## PROMPT
Within the material below, find each line bearing the word "type" and present it.

--- START OF RECORDED INFORMATION ---

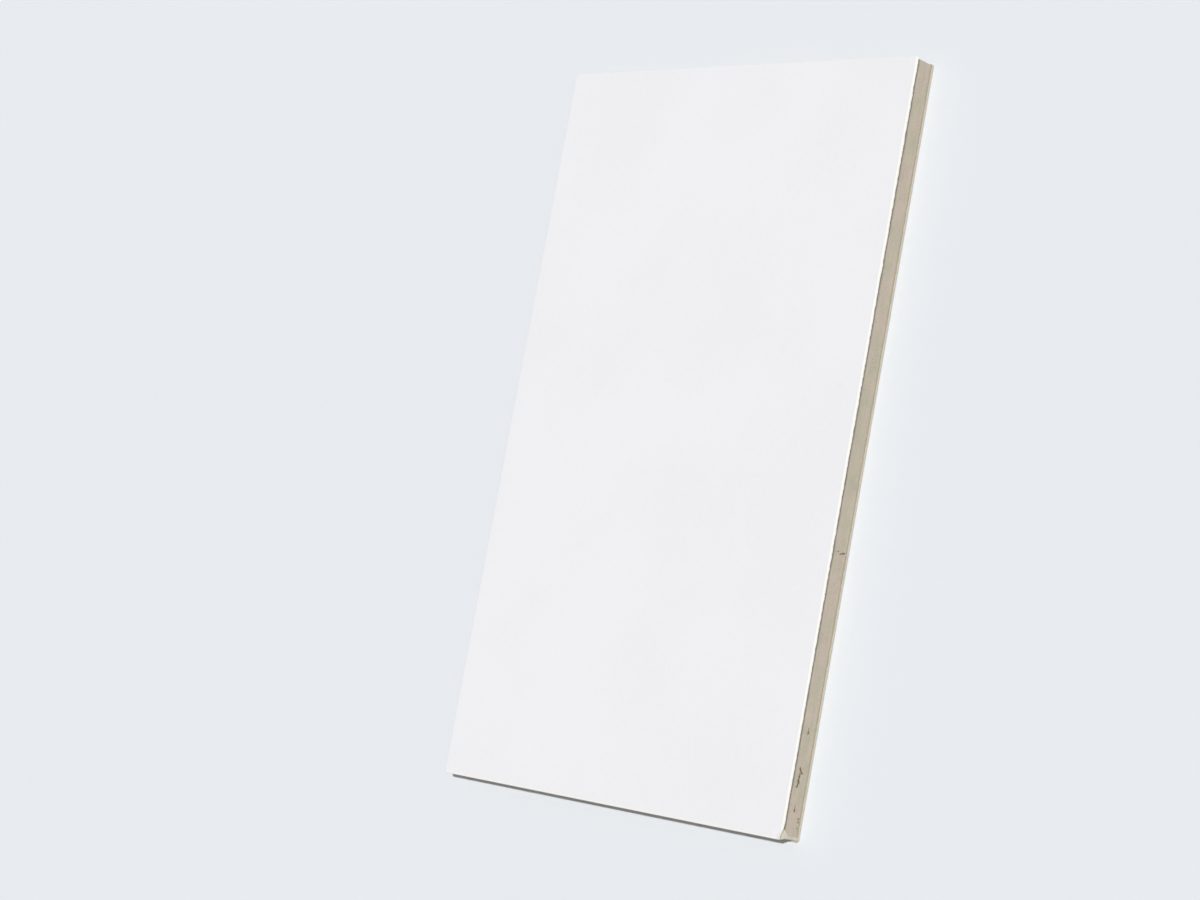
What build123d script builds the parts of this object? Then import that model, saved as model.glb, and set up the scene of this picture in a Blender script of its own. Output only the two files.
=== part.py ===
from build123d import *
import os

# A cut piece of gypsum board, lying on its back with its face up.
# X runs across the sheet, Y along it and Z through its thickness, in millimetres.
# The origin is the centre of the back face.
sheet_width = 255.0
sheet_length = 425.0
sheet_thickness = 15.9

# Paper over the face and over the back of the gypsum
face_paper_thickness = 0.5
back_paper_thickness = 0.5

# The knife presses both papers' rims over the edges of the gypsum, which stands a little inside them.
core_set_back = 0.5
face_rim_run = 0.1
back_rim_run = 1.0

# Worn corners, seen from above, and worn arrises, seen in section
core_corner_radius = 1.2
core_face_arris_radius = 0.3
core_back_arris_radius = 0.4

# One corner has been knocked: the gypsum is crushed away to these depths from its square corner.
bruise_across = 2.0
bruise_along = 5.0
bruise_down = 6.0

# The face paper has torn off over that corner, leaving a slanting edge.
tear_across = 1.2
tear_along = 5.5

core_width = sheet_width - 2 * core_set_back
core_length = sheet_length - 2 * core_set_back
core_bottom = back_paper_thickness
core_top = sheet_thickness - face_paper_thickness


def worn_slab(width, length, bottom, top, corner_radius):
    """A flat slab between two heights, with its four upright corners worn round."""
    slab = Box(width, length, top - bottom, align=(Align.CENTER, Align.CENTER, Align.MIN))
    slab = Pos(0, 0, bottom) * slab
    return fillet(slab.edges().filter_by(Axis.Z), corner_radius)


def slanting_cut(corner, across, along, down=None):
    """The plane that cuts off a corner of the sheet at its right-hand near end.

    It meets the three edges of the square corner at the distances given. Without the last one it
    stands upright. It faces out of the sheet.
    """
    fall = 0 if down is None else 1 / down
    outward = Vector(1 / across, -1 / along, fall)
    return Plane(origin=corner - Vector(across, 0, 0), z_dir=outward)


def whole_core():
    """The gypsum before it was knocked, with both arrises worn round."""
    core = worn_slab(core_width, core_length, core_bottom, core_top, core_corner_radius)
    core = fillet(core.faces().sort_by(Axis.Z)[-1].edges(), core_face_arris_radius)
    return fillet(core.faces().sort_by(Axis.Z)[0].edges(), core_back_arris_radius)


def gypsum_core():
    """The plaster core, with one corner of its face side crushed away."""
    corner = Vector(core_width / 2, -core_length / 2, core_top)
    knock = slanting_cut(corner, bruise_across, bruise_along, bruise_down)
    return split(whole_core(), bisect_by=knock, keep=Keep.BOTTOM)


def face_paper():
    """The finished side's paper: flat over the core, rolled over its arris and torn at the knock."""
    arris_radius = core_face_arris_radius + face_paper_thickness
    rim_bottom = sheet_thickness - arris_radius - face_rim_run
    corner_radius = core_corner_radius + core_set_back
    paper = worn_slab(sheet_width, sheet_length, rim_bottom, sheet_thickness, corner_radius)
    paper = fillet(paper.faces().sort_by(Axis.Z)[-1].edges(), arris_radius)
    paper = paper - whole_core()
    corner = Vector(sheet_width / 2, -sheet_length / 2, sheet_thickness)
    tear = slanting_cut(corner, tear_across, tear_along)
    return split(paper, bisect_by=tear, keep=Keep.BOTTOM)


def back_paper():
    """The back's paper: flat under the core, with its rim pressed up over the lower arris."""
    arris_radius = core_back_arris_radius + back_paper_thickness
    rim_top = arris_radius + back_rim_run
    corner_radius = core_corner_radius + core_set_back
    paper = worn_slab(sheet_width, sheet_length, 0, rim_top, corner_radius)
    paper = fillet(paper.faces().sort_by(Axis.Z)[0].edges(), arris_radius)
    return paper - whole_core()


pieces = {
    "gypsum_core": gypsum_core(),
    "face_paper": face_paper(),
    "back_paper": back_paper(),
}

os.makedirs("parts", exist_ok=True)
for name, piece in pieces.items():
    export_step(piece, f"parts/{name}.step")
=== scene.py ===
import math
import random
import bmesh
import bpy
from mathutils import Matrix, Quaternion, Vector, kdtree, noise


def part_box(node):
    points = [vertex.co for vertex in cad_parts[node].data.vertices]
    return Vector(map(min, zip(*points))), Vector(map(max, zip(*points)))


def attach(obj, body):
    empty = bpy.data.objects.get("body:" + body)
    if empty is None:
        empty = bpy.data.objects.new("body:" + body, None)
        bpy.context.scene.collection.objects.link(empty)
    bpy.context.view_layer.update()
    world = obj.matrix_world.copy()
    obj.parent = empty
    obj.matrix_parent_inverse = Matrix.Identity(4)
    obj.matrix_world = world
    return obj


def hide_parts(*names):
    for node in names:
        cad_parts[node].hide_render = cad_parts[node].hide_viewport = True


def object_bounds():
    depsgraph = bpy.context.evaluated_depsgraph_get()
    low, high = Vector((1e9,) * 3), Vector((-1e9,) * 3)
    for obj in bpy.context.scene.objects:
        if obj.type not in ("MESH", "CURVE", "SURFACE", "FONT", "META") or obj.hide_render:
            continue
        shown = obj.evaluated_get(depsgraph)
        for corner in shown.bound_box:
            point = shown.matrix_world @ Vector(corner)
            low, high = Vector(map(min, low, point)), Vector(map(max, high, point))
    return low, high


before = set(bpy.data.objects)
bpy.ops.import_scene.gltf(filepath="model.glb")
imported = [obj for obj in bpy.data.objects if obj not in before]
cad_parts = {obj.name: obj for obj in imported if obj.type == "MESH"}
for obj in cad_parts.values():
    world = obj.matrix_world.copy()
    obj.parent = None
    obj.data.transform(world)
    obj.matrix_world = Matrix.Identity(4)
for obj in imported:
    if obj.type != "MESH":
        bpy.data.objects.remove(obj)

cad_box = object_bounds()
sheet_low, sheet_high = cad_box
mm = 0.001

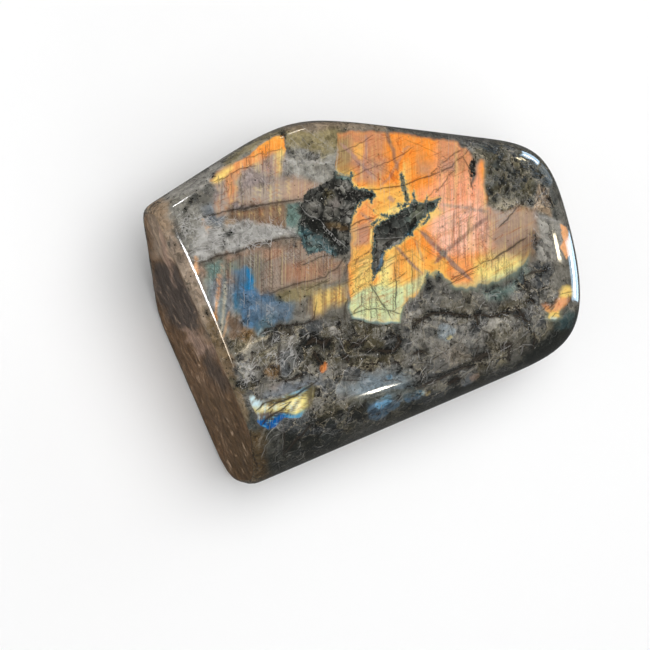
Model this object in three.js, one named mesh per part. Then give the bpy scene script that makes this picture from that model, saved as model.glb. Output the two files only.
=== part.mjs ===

--- END OF RECORDED INFORMATION ---

## EXPECTED OUTPUT
        if obj.type not in ("MESH", "CURVE", "SURFACE", "FONT", "META") or obj.hide_render:
cad_parts = {obj.name: obj for obj in imported if obj.type == "MESH"}
    if obj.type != "MESH":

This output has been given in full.